Question

You are in outer space at point A and you are “falling” towards Jupiter. But lucky for you, you’re “falling” at a speed of ‘v’ which is higher than the escape velocity of Jupiter’s gravitational field at a distance ‘R’ as shown in the figure. Your prayers to the Old Gods and the New seem to be working because luck is on your side once again. You don’t fall directly onto the planet but go around it and away from it because of your escape velocity. When you reach point B, what is your speed(v’) ? (Assume the only force that acted on you is Jupiter’s gravitational pull. Also assume Jupiter is stationary.)

• A. $v$
• B. $2v$
• C. $\sqrt{v}$
• D. None of these

Answer 1

The correct option is A $v$

Ok. So the only force acting on you is Jupiter’s gravity. That means you are in Jupiter’s gravitational field.

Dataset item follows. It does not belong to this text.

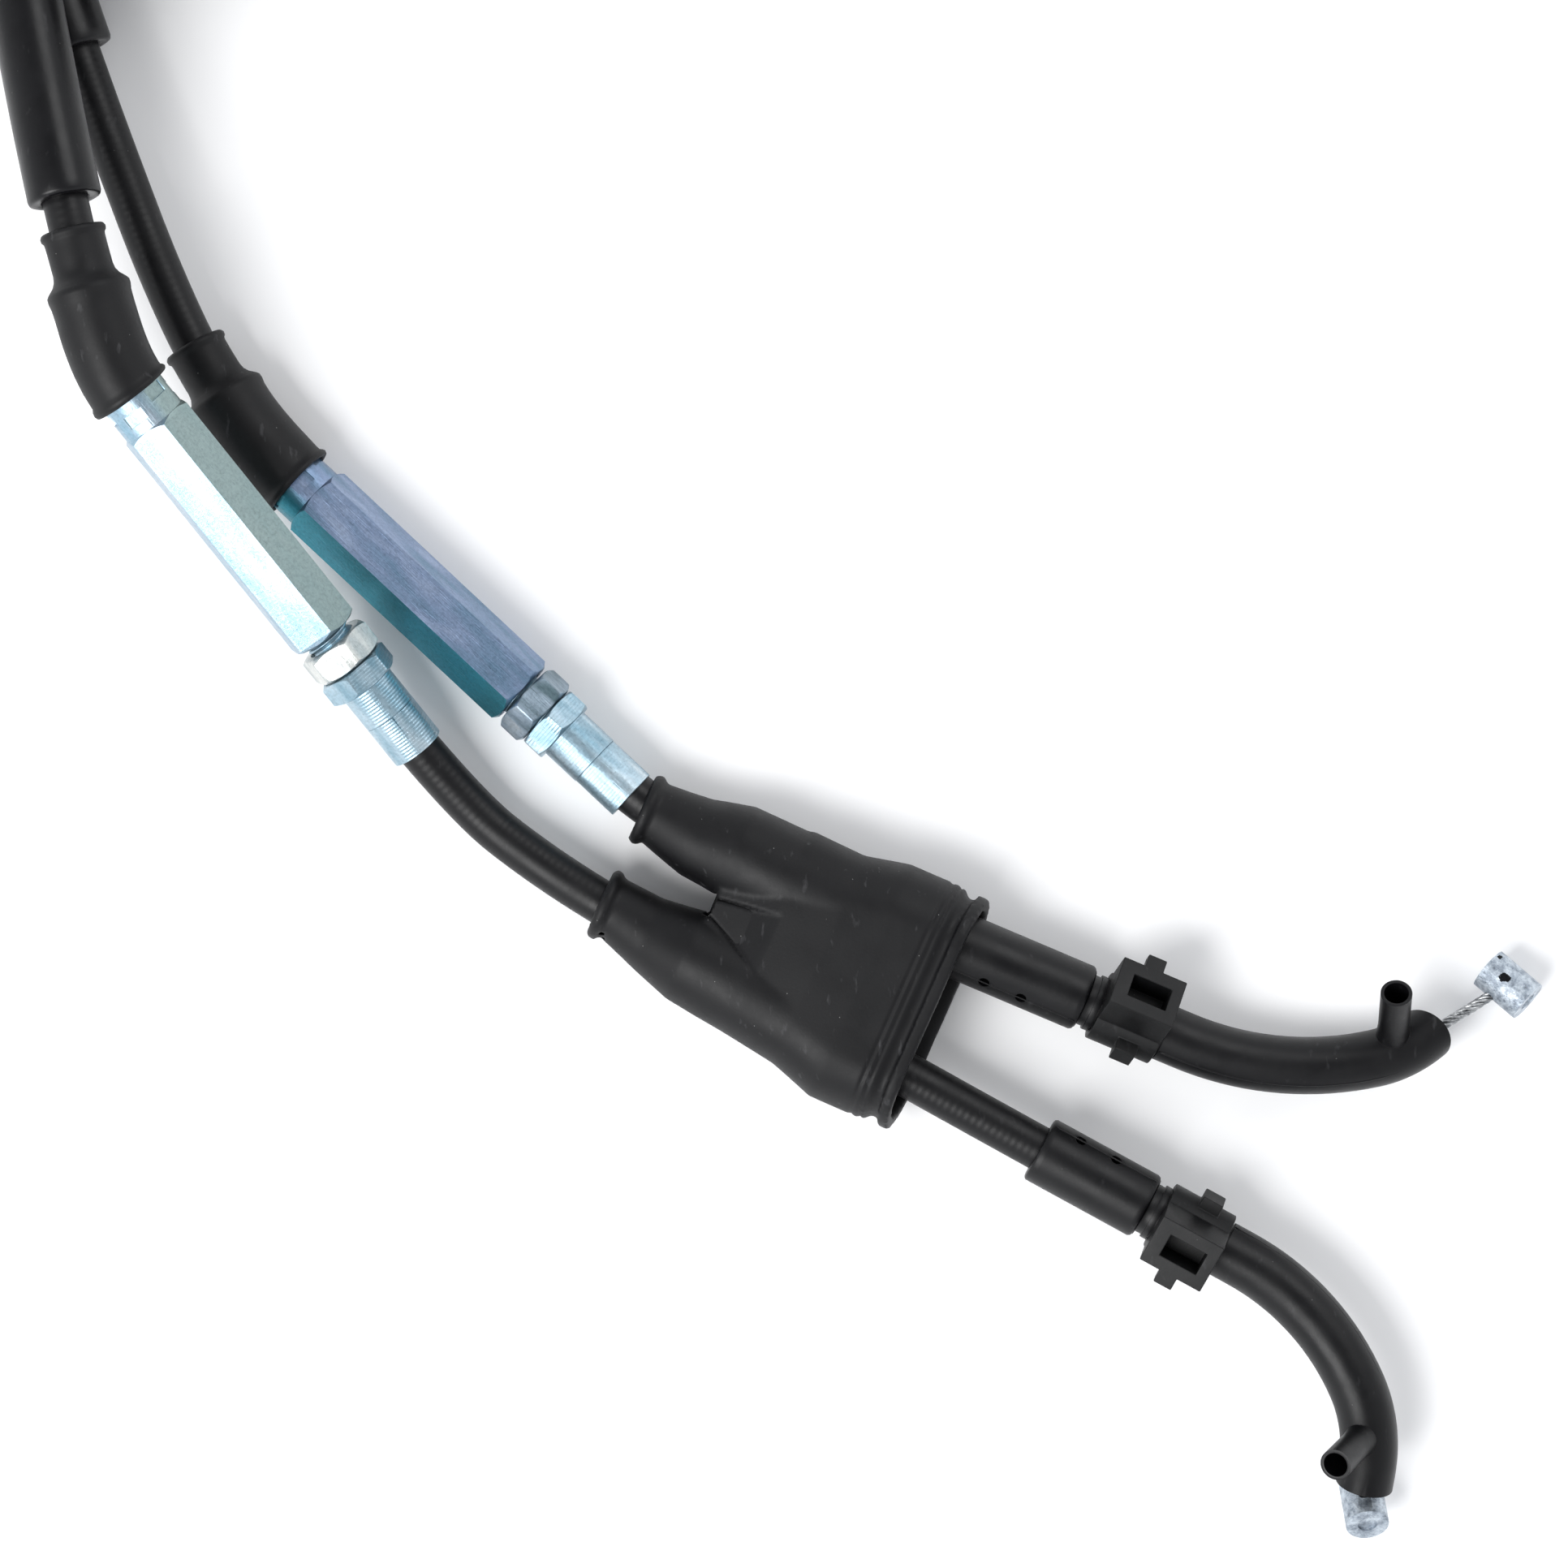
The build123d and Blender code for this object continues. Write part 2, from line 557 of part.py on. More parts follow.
def build_cable(name, cable):
    frame = axis_frame(cable["adjuster_at"], cable["adjuster_heading"])
    length = cable["barrel_length"]
    nut_start = length + cable["gap"]
    nut_end = nut_start + NUT_THICK + NUT_GAP
    ferrule_end = nut_end + COLLAR_THICK + cable["ferrule_length"]
    save(frame * adjuster_barrel(length, cable["barrel_turn"]), f"{name}_adjuster_barrel")
    save(frame * lock_nut(nut_start, cable["nut_turn"]), f"{name}_lock_nut")
    stud = adjuster_stud(nut_end, cable["ferrule_length"], cable["collar_turn"])
    save(frame * stud, f"{name}_adjuster_stud")
    save(frame * casing_cap(), f"{name}_casing_cap")
    save(dust_boot(frame, cable["boot_bend"]), f"{name}_dust_boot")

    place = place_elbow(cable)
    save(
        elbow(
            place,
            cable["elbow_arcs"],
            cable["bend_side"],
            cable["tip_straight"],
            cable["collar_start"],
            cable["holes"],
            cable["pin_at"],
            cable["pin_lean"],
            cable["tip_lean"],
        ),
        f"{name}_elbow",
    )
    save(elbow_clip(place, cable["clip_lean"]), f"{name}_elbow_clip")

    on_adjuster = [
        frame.from_local_coords(Vector(0, 0, ferrule_end - CASING_SEAT + 0.2)),
        frame.from_local_coords(Vector(0, 0, ferrule_end + cable["ferrule_lead"])),
    ]
    on_elbow = [
        place.from_local_coords(Vector(cable["collar_start"] - 3.0, 0, 0)),
        place.from_local_coords(Vector(CASING_SEAT - 0.2, 0, 0)),
    ]
    route = on_adjuster + [Vector(*p) for p in cable["short_run"]] + on_elbow
    radii = arc_radii(route, cable["ferrule_lead"], 2.8)
    save(swept_tube(f"{name}_short_casing", route, radii, CASING_R, CONDUIT_R + FIT), f"{name}_short_casing")
    save(swept_tube(f"{name}_short_conduit", route, radii, CONDUIT_R, LINER_R + FIT), f"{name}_short_conduit")
    save(swept_tube(f"{name}_short_liner", route, radii, LINER_R, WIRE_R + 0.1), f"{name}_short_liner")

    leaving = [
        frame.from_local_coords(Vector(0, 0, CAP_SEAT_DEPTH - 2.5)),
        frame.from_local_coords(Vector(0, 0, -CAP_LEAD)),
    ]
    route = leaving + [Vector(*p) for p in cable["casing"]]
    radii = arc_radii(route, CAP_LEAD + CAP_SEAT_DEPTH - CAP_LENGTH - 0.5)
    save(swept_tube(f"{name}_casing", route, radii, CASING_R), f"{name}_casing")
    first = 2 + cable["sleeve_after"]
    begin = route[first] + (route[first + 1] - route[first]).normalized() * cable["sleeve_lead"]
    stop = route[-1] + (route[-2] - route[-1]) * 0.55
    sleeve_route = [begin] + route[first + 1 : -1] + [stop]
    save(
        swept_tube(f"{name}_sleeve", sleeve_route, radii[first:], SLEEVE_R, SLEEVE_BORE_R),
        f"{name}_sleeve",
    )
    save(coil_ring(cable["coil_base"]), f"{name}_casing_coil")

    end_frame = axis_frame(cable["end_at"], cable["end_heading"])
    inside = end_frame.from_local_coords(Vector(0, 0, END_HEAD_LENGTH - 1.2))
    before_head = end_frame.from_local_coords(Vector(0, 0, -3.0))
    route = [Vector(*p) for p in cable["tail"]] + [before_head, inside]
    radii = arc_radii(route, None, 2.8)
    save(swept_tube(f"{name}_casing_tail", route, radii, CASING_R), f"{name}_casing_tail")
    save(end_frame * end_stud(), f"{name}_end_stud")
    save(end_frame * end_nut(END_HEAD_LENGTH + 3.0), f"{name}_end_nut_inner")
    save(end_frame * end_nut(END_HEAD_LENGTH + 11.0), f"{name}_end_nut_outer")
    seal_at = END_HEAD_LENGTH + 2 + END_THREAD_LENGTH - 3.0
    save(end_frame * end_seal(seal_at), f"{name}_end_seal")
    wire_start = END_HEAD_LENGTH
    nipple_at = END_HEAD_LENGTH + 2 + END_THREAD_LENGTH + END_WIRE_LENGTH
    save(end_frame * cylinder(WIRE_R, wire_start, nipple_at), f"{name}_end_wire")
    end_bar = nipple(
        end_frame.from_local_coords(Vector(0, 0, nipple_at + 0.5)),
        UP,
        cable["end_heading"],
        END_NIPPLE_R,
        END_NIPPLE_LENGTH,
    )
    save(end_bar, f"{name}_end_nipple")

    tip, tip_axis = tip_of(cable)
    centre = Vector(*cable["nipple_at"])
    inside = tip - tip_axis * cable["wire_inset"]
    towards = (centre - inside).normalized()
    save(nipple(centre, cable["nipple_axis"], towards), f"{name}_grip_nipple")
    save(straight_wire(inside, centre - towards * 0.3), f"{name}_grip_wire")


os.makedirs("parts", exist_ok=True)
for cable_name, cable_data in CABLES.items():
    build_cable(cable_name, cable_data)
save(twin_boot(), "twin_boot")
save(coil_ties(), "coil_ties")
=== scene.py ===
import math

import bmesh
import bpy
from mathutils import Matrix, Vector, noise


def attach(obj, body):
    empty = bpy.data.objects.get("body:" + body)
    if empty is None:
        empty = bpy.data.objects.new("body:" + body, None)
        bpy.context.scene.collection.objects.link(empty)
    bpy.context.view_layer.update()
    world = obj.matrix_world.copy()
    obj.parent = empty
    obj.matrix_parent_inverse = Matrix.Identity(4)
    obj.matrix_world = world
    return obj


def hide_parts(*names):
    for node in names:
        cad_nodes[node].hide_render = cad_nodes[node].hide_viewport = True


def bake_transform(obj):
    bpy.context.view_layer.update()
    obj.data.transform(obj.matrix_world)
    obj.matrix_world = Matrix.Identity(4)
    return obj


# A pull and return pair of throttle cables lying on a pale bench, twist grip end in view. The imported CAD
# model gives most rigid parts; the rubber, the casings, the bare wires, the threads and the collars of the
# elbows are made here.

MM = 0.001
UP = Vector((0, 0, 1))

# Casing, sleeve and wire, radii in millimetres
CASING_R = 2.65
CONDUIT_R = 1.88
LINER_R = 1.2
SLEEVE_R = 4.3
SLEEVE_BORE_R = 2.9
WIRE_R = 0.62

# Adjuster and throttle body end
CAP_SEAT = 7.5
CAP_LEAD = 8.0
CASING_SEAT = 9.0
NUT_AND_GAP = 3.65
COLLAR_THICK = 2.9
THREAD_LENGTH = 16.0
THREAD_R = 2.97
THREAD_ROOT_R = 2.45
THREAD_PITCH = 1.0
THREAD_OVERLAP = 0.4
BOOT_KNEE = -7.4
BODY_CUT = 0.02
END_HEAD = 8.0
END_COLLAR = 2.0
END_THREAD = 18.0
END_WIRE = 38.0
SEAT_GAP = 0.2
END_SEAT_GAP = 1.2
END_LEAD = 3.0

# Elbow: radii, and places along its collar's axis
COLLAR_R = 4.0
COLLAR_LENGTH = 14.4
DRAIN_R = 0.68
DRAIN_DEPTH = 3.6
DRAIN_CENTRE_R = 4.4
WIRE_BORE_R = 1.15
SEAT_PLAY = 0.05
ARM_OVERLAP = 0.03
ELBOW_LEAD = 3.0
NECK_END = 24.6
ELBOW_STRAIGHT = 27.0
PARTING_LINE_R = 3.36

# Shared boot: its mouth and axes, the grooves behind its lip, and the web between its legs. A groove is a
# place along the boot and a depth.
BOOT_MOUTH = Vector((16.5, -15.5, 7.2))
BOOT_U_AZIMUTH = -24
BOOT_V_AZIMUTH = 66
BOOT_GROOVES = ((-2.9, 0.28), (-4.1, 0.16))
GROOVE_WIDTH = 0.28
MOUTH_SLANT = 0.17
WEB_CROTCH = -30.5
WEB_LENGTH = 9.5
WEB_DEPTH = 1.2
WEB_EDGE = 0.3

# Coils of the spare length: centre, turn radii, layers and the part turn where each change is made
COIL_CENTRE = (-59.3, 150.0)
OUTER_TURN = 32.7
INNER_TURN = 27.3
FIRST_LAYER = 3.9
LAYER = 5.3
POINTS_PER_TURN = 24
GOING_IN = (0.75, 1.0)
GOING_UP = (1.6, 1.85)
GOING_OUT = (2.35, 2.6)


def heading(azimuth, slope=0.0):
    """Unit direction from a bearing on the bench and a slope above it, in degrees."""
    a = math.radians(azimuth)
    s = math.radians(slope)
    return Vector((math.cos(s) * math.cos(a), math.cos(s) * math.sin(a), math.sin(s)))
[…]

Now Gravitational field is a conservative field (just like electrostatic field), which means the energy of a mass remains conserved in such a field.
Now you have a kinetic energy because of your velocity ‘v’ at A and a potential energy due to Jupiter’s gravity at A. The same goes for the point B.
Now we know,
$(KE+PE{)}_A=(KE+PE{)}_B$
$P{E}_A=GMm/R$
$P{E}_B=GMm/R$
We see that $P{E}_A=P{E}_B$
That must mean $K{E}_A=K{E}_B$
Thus, $\frac{m{v}^2}{2}=\frac{m{v}^{{}^{\prime }2}}{2}$
$v^{{}^{\prime }}=v$

Now maybe if you had been praying to the Lord of Light you wouldn’t have been stuck floating around in space.